Friday, January 13, 2012

K.I.S.S. Crane Fly Larva

Crane Flies are the largest of the dipteran family of insects and can be found everywhere.  There are about 14,000 distinct species all over the world.  Some common names are leather jackets, daddy-long-legs and skeeter eaters.

Many Crane Fly patterns imitate the larva.  Frank Sawyer’s Killer Bug and Walt Young's Walt's Worm are popular.  Depending on your location, Crane Fly larva will vary in size from ½ inch to 2 inches.

I’ve added a variation of a Crane pattern to my box, inspired by Sawyer and Young.  I file it under my Keep It Simple Stupid (K.I.S.S) rule.
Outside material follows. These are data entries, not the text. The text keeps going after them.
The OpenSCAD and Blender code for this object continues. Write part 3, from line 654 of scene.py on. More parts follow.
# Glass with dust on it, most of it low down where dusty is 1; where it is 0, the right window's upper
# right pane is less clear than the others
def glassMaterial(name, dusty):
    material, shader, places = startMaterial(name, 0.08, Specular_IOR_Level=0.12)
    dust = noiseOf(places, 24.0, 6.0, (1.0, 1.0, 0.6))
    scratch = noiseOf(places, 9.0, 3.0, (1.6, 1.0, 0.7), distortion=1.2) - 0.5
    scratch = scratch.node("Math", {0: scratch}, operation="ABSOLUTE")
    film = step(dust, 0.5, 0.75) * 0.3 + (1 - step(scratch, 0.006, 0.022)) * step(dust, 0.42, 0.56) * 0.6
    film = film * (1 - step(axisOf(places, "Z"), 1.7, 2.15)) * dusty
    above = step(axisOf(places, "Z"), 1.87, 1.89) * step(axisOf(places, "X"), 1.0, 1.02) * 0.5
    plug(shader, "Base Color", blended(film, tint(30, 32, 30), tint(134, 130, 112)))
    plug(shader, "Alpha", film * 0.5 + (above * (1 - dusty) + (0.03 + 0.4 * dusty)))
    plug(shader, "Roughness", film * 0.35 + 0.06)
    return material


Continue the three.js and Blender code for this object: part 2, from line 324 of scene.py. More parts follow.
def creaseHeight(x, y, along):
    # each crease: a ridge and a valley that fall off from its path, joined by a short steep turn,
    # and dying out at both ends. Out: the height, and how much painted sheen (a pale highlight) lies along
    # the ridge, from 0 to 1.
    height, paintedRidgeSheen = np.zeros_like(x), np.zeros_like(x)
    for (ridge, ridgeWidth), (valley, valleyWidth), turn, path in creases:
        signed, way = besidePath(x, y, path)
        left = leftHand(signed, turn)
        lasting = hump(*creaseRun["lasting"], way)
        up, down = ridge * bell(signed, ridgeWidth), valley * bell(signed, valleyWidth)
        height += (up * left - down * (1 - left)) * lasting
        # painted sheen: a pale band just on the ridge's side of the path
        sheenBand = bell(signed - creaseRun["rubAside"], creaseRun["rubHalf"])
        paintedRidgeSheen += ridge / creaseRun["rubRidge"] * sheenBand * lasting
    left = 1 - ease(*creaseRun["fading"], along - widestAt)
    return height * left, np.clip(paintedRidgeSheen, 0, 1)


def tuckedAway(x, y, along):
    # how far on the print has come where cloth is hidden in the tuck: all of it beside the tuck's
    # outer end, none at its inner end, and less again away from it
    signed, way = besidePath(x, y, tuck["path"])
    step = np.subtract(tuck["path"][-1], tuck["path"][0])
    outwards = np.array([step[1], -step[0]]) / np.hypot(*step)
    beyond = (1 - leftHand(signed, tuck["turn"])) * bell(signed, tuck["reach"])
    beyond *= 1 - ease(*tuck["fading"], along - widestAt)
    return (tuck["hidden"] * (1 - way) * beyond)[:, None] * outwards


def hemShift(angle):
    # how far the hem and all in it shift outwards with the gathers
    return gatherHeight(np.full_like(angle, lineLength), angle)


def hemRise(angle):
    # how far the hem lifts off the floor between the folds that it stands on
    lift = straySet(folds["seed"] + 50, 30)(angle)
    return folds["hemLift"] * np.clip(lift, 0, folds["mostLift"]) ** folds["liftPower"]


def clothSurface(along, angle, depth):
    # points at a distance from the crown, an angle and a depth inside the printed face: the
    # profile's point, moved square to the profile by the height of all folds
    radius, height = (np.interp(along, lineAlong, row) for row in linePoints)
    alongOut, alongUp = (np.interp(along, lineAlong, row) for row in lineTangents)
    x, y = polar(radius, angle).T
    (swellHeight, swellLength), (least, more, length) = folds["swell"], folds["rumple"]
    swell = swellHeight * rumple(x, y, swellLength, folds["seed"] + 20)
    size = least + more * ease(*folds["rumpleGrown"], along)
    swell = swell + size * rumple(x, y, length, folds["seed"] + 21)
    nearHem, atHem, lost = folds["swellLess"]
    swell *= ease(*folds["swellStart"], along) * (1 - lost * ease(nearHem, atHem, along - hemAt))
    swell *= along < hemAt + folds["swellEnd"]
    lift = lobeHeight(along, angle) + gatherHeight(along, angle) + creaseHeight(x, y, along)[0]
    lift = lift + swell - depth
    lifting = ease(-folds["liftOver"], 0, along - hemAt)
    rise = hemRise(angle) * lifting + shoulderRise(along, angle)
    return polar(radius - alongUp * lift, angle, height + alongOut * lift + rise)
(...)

I've written about finding a replacement to Chadwick's 477-wool.  My Rag Bug was a first attempt using rag wool from an old sweater to tie a killer bug variation.  Now I've found Patons Classic Wool Yarn (00229) Natural Mix in a local Michael’s craft store.  The color is just right, but I don't have a piece of Chadwick's 477 to compare it to.  (If you have any, I'd appreciate a small sample.)

Hook – TMC 2302
Size – 6-12
Thread – 6/0 Tan
Weight – .22 lead wire
Tentacles – Dun CDC
Body – Patons Classic Wool Natural Mix (00229)
Rib – .32 gauge Brown Parawire or Copper wire
Shell Back – Hairline 1/8" Clear Scud Back

Patons Classic Wool Natural Mix (00229)

Wrap lead wire to hook.
Bind down with thread.
Tie in CDC Tentacles.
Tie in wire, shell back and wool.
Wrap wool forward and secure.
Pull shell back over the top and secure.
Advance wire in open wraps to define segments.
Whip finish and cement head.


  1. Here in the U.K. Crane flies are terrestrial.
    They are also known as daddy long legs and all of the imitations here are dressed as dry and sinking daddy long legs. Can you tell me the difference between the U.S. version and the U.K. flies.


    1. I found this old thread and saw that you never got an answer. You may have forgotten long ago that you asked it, but just in case you return one day, here it is: Crane flies are like mayflies, stoneflies, and caddis in that their larvae live in the water but their adults emerge into the air. You are describing the adult phase, whereas the "K.I.S.S." pattern that Lou describes here imitates the larval phase.

      More here:

    2. Thanks for the link. The larval stage is found in the bank as well as in the river.

  2. Nice pattern, thanks for sharing.


  3. Send me your postal address and I will send you a (very short) piece of Chadwicks 477 yarn. If you ever match it please let me know.

    Regular Rod

  4. Regular Rod, thank you. I'll send you along any yarn that matches. Cheers.

  5. Semperfli out of the U.K. Now has some yarn that matches the old yarn pretty close. They are a new company available in the US, as of Jan. 2016. Check them out and see if it will work for you.

    1. Juan,

      Thanks, I managed to get three skeins. More than enough.